Se a bola não chegava na esquerda, Cristiano Ronaldo foi buscá-la na direita. Com as tradicionais pedaladas, o luso tentou dar arrancadas, teve vontade, chutou a gol, mas sem sucesso. Os portugueses tentaram ampliar, e Raul Meireles por pouco não fez mais um. Após sobra de bola na área, ele bateu firme, mas a bola se perdeu pela linha de fundo.
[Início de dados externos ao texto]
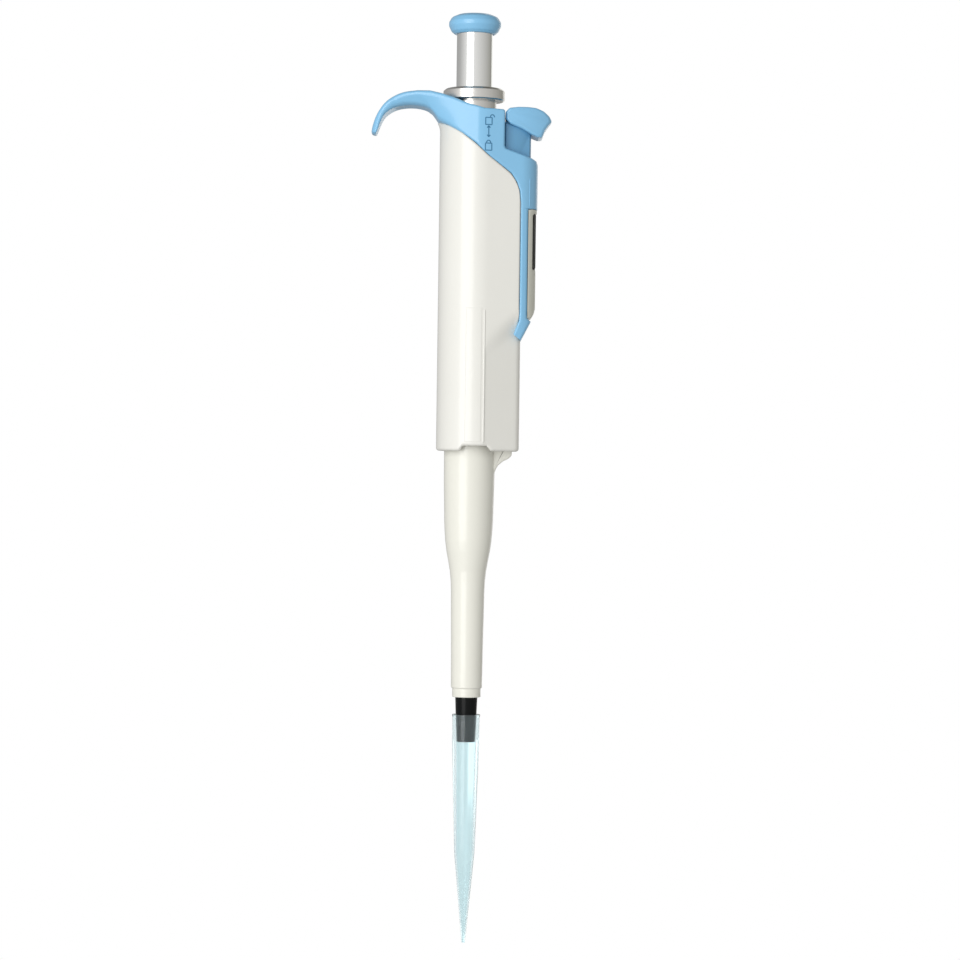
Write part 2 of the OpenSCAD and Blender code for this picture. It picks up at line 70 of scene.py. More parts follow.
def make_piece(name, points, faces, body, material, replaced=(), smooth_angle=40, merge=2e-6):
    """A mesh from points in millimetres, merged, closed and turned outwards, riding on a body."""
    mesh = bpy.data.meshes.new(name)
    corners = np.asarray(points).reshape(-1, 3) * MM
    mesh.from_pydata(corners.tolist(), [], [list(map(int, f)) for f in faces])
    bm = bmesh.new()
    bm.from_mesh(mesh)
    bmesh.ops.remove_doubles(bm, verts=bm.verts, dist=merge)
    bmesh.ops.dissolve_degenerate(bm, edges=bm.edges, dist=1e-7)
    bmesh.ops.recalc_face_normals(bm, faces=bm.faces)
    area = sum(f.calc_area() for f in bm.faces)
    middle = sum((f.calc_center_median() * f.calc_area() for f in bm.faces), Vector()) / area
    if sum(f.normal.dot(f.calc_center_median() - middle) * f.calc_area() for f in bm.faces) < 0:
        bmesh.ops.reverse_faces(bm, faces=bm.faces)
    bm.to_mesh(mesh)
    bm.free()
    piece = bpy.data.objects.new(name, mesh)
    bpy.context.scene.collection.objects.link(piece)
    mesh.materials.append(material)
    mesh.shade_smooth()
    mesh.set_sharp_from_angle(angle=math.radians(smooth_angle))
    finish_piece(piece, body, replaced)
    return piece


def finish_piece(piece, body, replaced=()):
    """Sets a piece on the body it rides on, and hides the nodes that it stands for."""
    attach(piece, body)
    if replaced:
        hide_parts(*replaced)


def rounded(corners, radii, closed=False, steps=6):
    """A polyline whose corners are replaced by curves, each touching both sides at
    radius / tan(half the corner's angle)."""
    corners = [np.array(c, float) for c in corners]
    count = len(corners)
    radii = [radii] * count if np.isscalar(radii) else radii
    out = []
    for k, corner in enumerate(corners):
        if radii[k] <= 0 or (not closed and k in (0, count - 1)):
            out.append(corner[None])
            continue
        to_last = corners[k - 1] - corner
        to_next = corners[(k + 1) % count] - corner
        len_last, len_next = np.linalg.norm(to_last), np.linalg.norm(to_next)
        to_last, to_next = to_last / len_last, to_next / len_next
        half = math.acos(float(np.clip(to_last @ to_next, -1, 1))) / 2
        if half > math.radians(89):
            out.append(corner[None])
            continue
        reach = min(radii[k] / math.tan(half), 0.48 * len_last, 0.48 * len_next)
        start, end = corner + to_last * reach, corner + to_next * reach
        t = np.linspace(0, 1, steps + 1)[:, None]
        # A quadratic curve from tangent point to tangent point, with the corner as its pull.
        out.append((1 - t) ** 2 * start + 2 * t * (1 - t) * corner + t ** 2 * end)
    return np.concatenate(out)


def smooth_line(points, steps=8):
    """A Catmull-Rom curve, a cubic from each point to the next that passes through every point."""
    p = np.asarray(points, float)
    p = np.vstack([2 * p[0] - p[1], p, 2 * p[-1] - p[-2]])
    t = np.linspace(0, 1, steps, endpoint=False)[:, None]
    parts = [0.5 * (2 * b + (c - a) * t
                    + (2 * a - 5 * b + 4 * c - d) * t ** 2
                    + (3 * b - a - 3 * c + d) * t ** 3)
             for a, b, c, d in zip(p, p[1:], p[2:], p[3:])]
    return np.vstack(parts + [p[-2:-1]])


def resampled(line, count, closed=False):
    """The same polyline with count points, evenly spaced along its length."""
    line = np.asarray(line, float)
    if closed:
        line = np.vstack([line, line[:1]])
    run = np.concatenate([[0], np.cumsum(np.linalg.norm(np.diff(line, axis=0), axis=1))])
    want = np.linspace(0, run[-1], count + 1 if closed else count)
    out = np.stack([np.interp(want, run, line[:, k]) for k in range(line.shape[1])], axis=1)
    return out[:-1] if closed else out


def spun(name, profile, body, material, replaced=(), axis=(0, 0), closed=False, turns=128):
    """A profile (radius, height) carried round an upright axis: x = r cos a, y = r sin a, z = height."""
    profile = np.asarray(profile, float)
    a = np.linspace(0, 2 * np.pi, turns, endpoint=False)
    r, z = profile[:, 0][:, None], profile[:, 1][:, None]
    points = np.stack([axis[0] + r * np.cos(a), axis[1] + r * np.sin(a), z + 0 * a], axis=-1)
    faces = grid_faces(len(profile), turns, wrap_rows=closed, wrap_cols=True)
    return make_piece(name, points, faces, body, material, replaced)


def plan_outline(front_x, half_w, back_x, back_r, corner_r, crease_x=None, inset=0.0):
    """Closed plan of a handle section: a round back, two straight sides, two round corners and a flat front.

    The sides leave the round back along its tangent, or at a crease where crease_x says so. Each stretch has
    a fixed number of points, so two sections with other sizes can be blended point by point."""
    centre_x = back_x + back_r
    corner_x, corner_y = front_x - corner_r, half_w - corner_r
    reach = math.hypot(corner_x - centre_x, corner_y)
    normal = math.atan2(corner_y, corner_x - centre_x) + math.acos((back_r - corner_r) / reach)
    big, small = back_r - inset, corner_r - inset
    back_n, side_n, corner_n, front_n = 72, 14, 12, 16
    start = normal if crease_x is None else math.acos((crease_x - centre_x) / back_r)
    arc = np.linspace(start, 2 * np.pi - start, back_n)
    back = np.stack([centre_x + big * np.cos(arc), big * np.sin(arc)], axis=1)
    turn = np.linspace(-normal, 0, corner_n)
    low = np.stack([corner_x + small * np.cos(turn), -corner_y + small * np.sin(turn)], axis=1)
    side = np.linspace(back[-1], low[0], side_n + 2)[1:-1]
    front = np.linspace(low[-1], low[-1] * [1, -1], front_n + 2)[1:-1]
    high = low[::-1] * [1, -1]
    return np.vstack([back, side, low, front, high, side[::-1] * [1, -1]])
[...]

Lusos passeiam, e Cristiano Ronaldo encerra jejum
Os cães de guarda do técnico Kim Jong Hun foram muito bem comportados no primeiro tempo. Correram atrás dos adversários sem fazer uma falta sequer. Os portugueses fizeram dez. Na etapa final, preferiram os gols. Um atrás do outro. Começou com Simão. Aos oito minutos, Hugo Almeida foi lançado por Miguel na entrada da área, deixou com classe, de calcanhar, para Raul Meireles, que achou Simão livre para ampliar. Sozinho, na cara do gol, ficou fácil: 2 a 0.
Pelo lado esquerdo Fábio Coentrão e Cristiano Ronaldo deitaram e rolaram. Era o caminho para construir a goleada. Pobre Jong Hyok. Nas costas dele saíram mais duas jogadas fatais de Portugal. Aos nove, Coentrão avançou e cruzou na cabeça de Hugo Almeida: 3 a 0. O quarto teve a participação e o talento de Cristiano Ronaldo, três minutos depois. A arrancada pela esquerda, em alta velocidade, deixou o marcador tonto. O passe, rasteiro e preciso, encontrou Tiago no entrada da área para concluir.
Cristiano Ronaldo. Como o craque da seleção pode ficar dois anos sem fazer um gol sequer em jogos oficiais? Um incômodo e cruel jejum. Ele não marcava desde a Eurocopa de 2008, contra a República Tcheca. Aos 25, uma bomba de direita, de fora da área, viajou até encontrar o travessão norte-coreano. Sorriso aberto após o lance, mas, no fundo, ele estava ansioso. Tanto que tentou logo depois. Bateu cruzado, e o goleiro defendeu. Até Liedson, que entrou na parte final, deixou o dele. Aos 35, aproveitando um vacilo da zaga adversária, o atacante mostrou oportunismo dentro da área e disparou, sem chances para Myonge Guk: 5 a 0.
Mas Ronaldo não deixou de tentar. Aos 42, dividiu com o goleiro, dominou a bola sem querer na nuca, no estilo foquinha, e empurrou para o gol. Gol do alívio do craque. Tiago ainda fez o sétimo. A maior goleada da Copa é de Portugal.